To double-click on that thought, I am feeling into the fearful felt-sense that supports it. When I translate this felt-sense, it says: I am afraid of looking stupid, and not being seen as smart, at least as smart as I want to be. Ah, that is easy to deal with, and nothing some good Stoic reframing cannot handle.
I am not that smart, and that is okay. I am smart enough to do whatever it is I am doing in the world, and that is okay as well. As an aside, I might dedicate a whole entry to intelligence, because we collectively have so many sticky insecurities around that theme.
To do another Stoic reframe: it is awesome to be called out when you are A) wrong, or B) being conceptually redundant. You get to learn something, while being humbled if you are in the need of humbling.
Yet another reframe: context is important, and even though something may have been said before, it may need to be said again in a more accessible way. This is being sensitive to the reality that there are many perspectives of reality in existence.
The last reframe, is this: I do not have time to be in consuming learning mode, or maybe I am too lazy for that, and that is okay, because that is not what these journals are about. These journals are about “thinking out loud” and when I think out loud I stumble on potential concepts, ones that could use some sexy coinage to refer to them in the future.
The secret is you do not need to wait for the high-status intellectual gods to come up with terms, you can just come up with them yourself, and when you do not need the term anymore, you throw it out. It is that simple. This is also helpful in exercising a very important cognitive muscle: thinking for yourself.
I will circle back to the constraints of reasoning now. Some high-status intellectual god may have said this before, and better, but here are my thoughts on the three constraints needed: you’ll need to reason in a way that is wild, embodied, and modest.
I recently wrote about wild reasoning, and this is reasoning without a predetermined outcome. If you believe (or deeply feel) that if people just started reasoning well they would believe whatever galaxy brain shit you believe, then you are not reasoning wildly, or well for that matter. Wild reasoning is a kind of reasoning where you genuinely do not know where you, or others, will end up when they embark on reasoning.
The second constraint is embodied reasoning. To bring up my favorite quote from Epictetus once more: Don't explain your philosophy. Embody it. Basically, this is reasoning in a way that will influence your body to move. Your body could move to the polling booth, to protest on the streets, to the (wisdom) gym, or to clean your room—the idea here is for your reasoning not to be detached from your body.
There is way too much disembodied thinking going on. This is why I stay silent, or leave, when intellectual conversations go way above my paygrade, or have a masturbatory quality about them. It is important to have your reason localized to your body in such a way that it does not float too far beyond it.

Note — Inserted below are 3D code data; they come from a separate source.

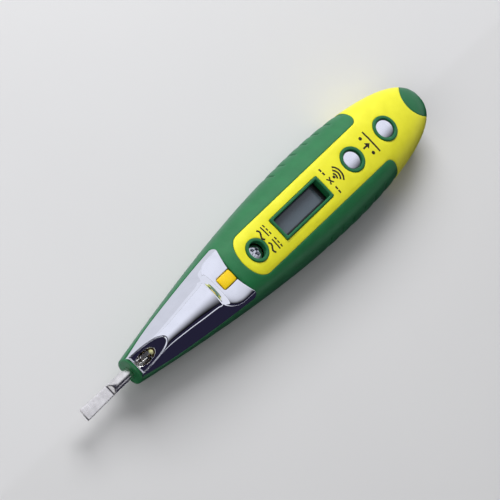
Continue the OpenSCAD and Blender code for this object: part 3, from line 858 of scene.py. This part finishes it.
panel_holes = [
    plan_loop(circle(SCREW_X, 0, SCREW_RING_W / 2 + GAP), True),
    plan_loop(bar(BEZEL_X, 0, BEZEL_L + 2 * GAP, BEZEL_W + 2 * GAP, BEZEL_CORNER_R), True),
]
for key_x in KEYS.values():
    panel_holes.append(plan_loop(circle(key_x, 0, KEY_RING_W / 2 + GAP), True))

case_piece("case_front", yellow_outline(True), panel_holes, True, "yellow_plastic",
           ["front_case"], SHELL_T)
case_piece("case_rear", yellow_outline(False), [], False, "yellow_plastic", ["rear_case"],
           SHELL_T)


def hood_hole():
    """Opening in the grip that the hood stands in, in case coordinates."""
    xs = np.linspace(HOOD_FRONT_X, HOOD_CORNER_X - REAR_CORNER_R, 60)
    foot = stack(xs, foot_half(xs) + FOOT_INSET - SEAM)
    half = plan_loop(np.concatenate([foot, hood_plan_rear(SEAM, 0.0)]), True)
    return np.concatenate([half, half[::-1][1:] * [1, -1]])


grip_points = np.concatenate([nick_points(), nose_points()])
case_piece("grip_front", green_outline(True), [hood_hole()], True, "green_rubber",
           ["front_overmould"], SKIN_T, extra=grip_points, relief=nicked,
           edge_step=GRIP_EDGE_STEP)
case_piece("grip_rear", green_outline(False), [], False, "green_rubber",
           ["rear_overmould"], SKIN_T, extra=grip_points, relief=nicked, edge_step=GRIP_EDGE_STEP)


# Shares of the way from the cap's front edge to its end, closer together at both ends
CAP_SHARES = [0, 0.015, 0.04, 0.1, 0.18, 0.28, 0.38, 0.48, 0.58, 0.68, 0.77, 0.85, 0.92, 0.965,
              0.99]
CAP_LIP_SHARE = 0.02
CAP_HOLLOW = [0.80, 0.84, 0.84]


def tail_cap():
    """Cap over the end, as one closed cup."""
    edges = [(True, cap_edge(SEAM, True)[:-1]), (False, cap_edge(SEAM, False)[::-1][:-1])]
    rings = []
    for share in CAP_SHARES:
        ring = []
        for top, edge in edges:
            p = edge[:, 0] + share * (P_TAIL - edge[:, 0])
            ring.append(case_point(p, edge[:, 1], top))
        rings.append(np.concatenate(ring))
    middle = np.array([CAP_X - CAP_R, 0, AXIS_Z])
    lip = rings[0] + (middle - rings[0]) * CAP_LIP_SHARE
    inner = [middle + (r - middle) * CAP_HOLLOW for r in rings]
    return rings_mesh(inner[::-1] + [lip] + rings[1:])


new_piece("tail_cap_shell", tail_cap(), "green_plastic", nodes=["tail_cap"])

# ---- hood and lamp ----

BUTTON_FLANGE = 0.4
BUTTON_X = centre("lamp_button")[0] + BUTTON_FLANGE / 2
BUTTON_L = span("lamp_button")[0] - BUTTON_FLANGE
BUTTON_W = span("lamp_button")[1] - 2 * BUTTON_FLANGE
BUTTON_LOW, BUTTON_TOP = heights("lamp_button")
BUTTON_GAP = 0.08
NOTCH_R = 0.5

# Slanted facet: its height at the front, then a raised rim and a step down inside it
FACET_Z = 3.5
FACET_SLOPE = 0.291
FACET_SINK = 0.28
FACET_RIM_W = 0.16
FACET_STEP_W = 0.36
FACET_RIM_RISE = 0.06
FACET_POWER = 2.3
FACET_BLEND = 0.08
FACET_MARGIN = 1.5
OPENING_X = -46.2
OPENING_L = 6.0
OPENING_W = 3.1
FACET_L = FACET_END_X - HOOD_FRONT_X


def facet_edge(turn):
    """Plan points of the facet's outline, from one foot over its tip to the other."""
    back = np.abs(squared(np.cos(turn), FACET_POWER))
    half = squared(np.sin(turn), FACET_POWER)
    return stack(HOOD_FRONT_X + FACET_L * back, FACET_HALF_W * half)


FACET_EDGE = facet_edge(np.linspace(-math.pi / 2, math.pi / 2, 400))


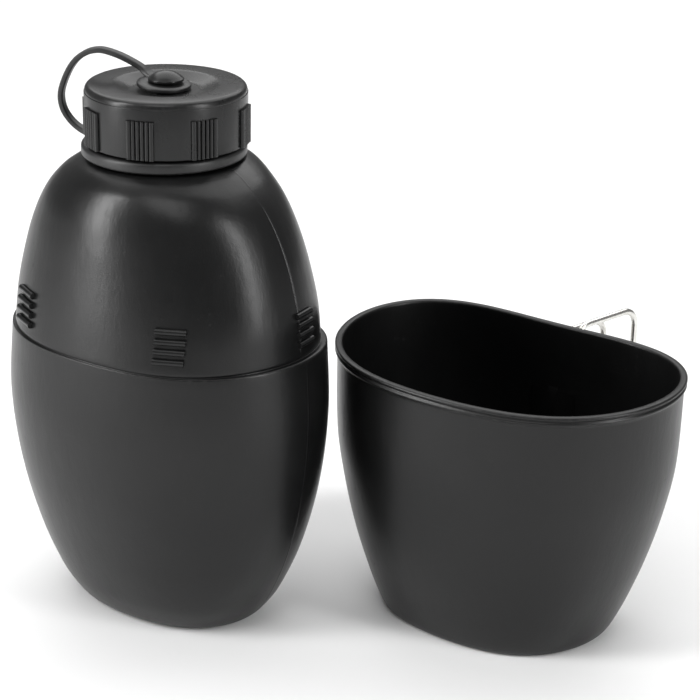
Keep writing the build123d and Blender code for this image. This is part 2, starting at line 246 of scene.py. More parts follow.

The third and last constraint is modest reasoning. As I mentioned in a previous entry: when you reason well, you put reason in its place, and if you listen to that reason, then you get to listen to something else. This is about not overextending reason, so you do not apply it to areas where it should not be applied to. This is also about all that transrational and metarational stuff the cool kids talk about. This is also about listening to the daemon.
So, this entry is definitely not short, nor snappy, as I wanted it to be. Now I will drive to my local coffee shop, get myself a delicious cortado, and do some more reframing as to why this was not a bad thing.